Fields of sweet corn, rows of cucumbers, or a sea of melons may be the first signs that alert you to the farms in this land. Almond and walnut trees are breaks between fields of vegetables. A sure sign is when you see an orchard full of leaping and dancing brown and black sheep, or you see a crew of laborers bent over with their bottoms up.

Down dusty side roads you find the heartbeat of California's food production, right here in Yolo County. Taking advantage of the cool mornings, the farm work crews arrive at 5: 30 am to pick the fruit and vegetables. The heat comes quickly in the summers, but if harvest begins early the produce holds the cool freshness all day long. Midday at one of these many organic farms you find the yard bustling. The Mexican workforce hauls in the bounty from the fields in a beat-up farm truck, men nestled in and around full boxes. As they pass by, they radiate warmth, from their brown sun-burnished skin, from their waves and greeting of "Buenos dias," and from their flashing smiles. These people are the backbone of California agriculture. They are strong in body and character, and are an integral part of family farms.

In the packing shed there are all sorts of smiling faces to greet you. Vegetables or fruit are everywhere. Ruby chard being dunked in a bathtub of water for cooling and moisturizing leaves. Potatoes rolling along a line, getting the dirt brushed and scrubbed off their skin. Tomatoes going around and round on a machine that sends all the different sizes down different chutes that separate them into different boxes, each with its own size of tomatoes. Miracles of technology! The chatter is high and the activity could stop you with awe. It's a fun place to be. While the machines are going round with their monotone sounds, you can listen to personal stories and dramas being discussed in Spanish and English, all in one conversation.

In another direction (and drama) you may see some farm kids driving off on the four-wheeler, out to head off the escaping sheep, while others walk with a grain bucket to lure the sheep back to fence and fodder.

As the evening rolls around, the "last" of the mechanical repairs are attended to (a job that is never really finished) and most of the day's activities have come to a close. You may think the day is over. If you are lucky, dinner may be just settling in your belly, when the evening question gets asked. "Who will help load the truck tonight?"

The day's harvest comes out of the cooler, and bins of melons are rolled onto the bobtail truck by the fork lift. Other boxes are loaded onto pallets, stacked carefully and plastic-wrapped so they won't dump while driving around turns. Deliveries are separated so the unloading is in the correct order. Invoices are written. Finally the doors are closed to await the early dawn. At 3 AM the lucky driver will travel with this precious load to the docks of the bay.

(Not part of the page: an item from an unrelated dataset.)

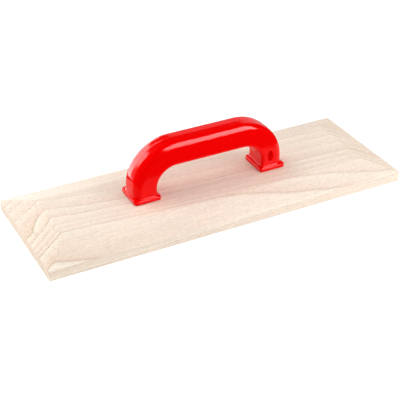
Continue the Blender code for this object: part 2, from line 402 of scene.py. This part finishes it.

You can drive or bicycle down Highway 16, and if you look carefully, if you open your eyes beyond the silhouette of the landscape, you will see many lives devoted to following the rhythms of the seasons. Lives who are affected by rain, sun, and the flow of waterways, who make their living from the health of the land, and who try to care for their souls.

It may be a land you don't know so you still find a black and white scene with no details. No matter, wherever you live, wherever you shop for your food, there are farmers out there in their fields laboring for your food. Through the centuries the scene at these farms is essentially unchanged; prices are low, hard work is never-ending, and the fun comes from selling the bounty at the markets, making the array of vegetables into a display of color. If you will, choose food to eat that feeds your soul. Take a moment of silence and thank the land for the precious gift we take for granted daily. And by all means smile with gratitude for your farmers and laborers, who have the passion to grow the food for you.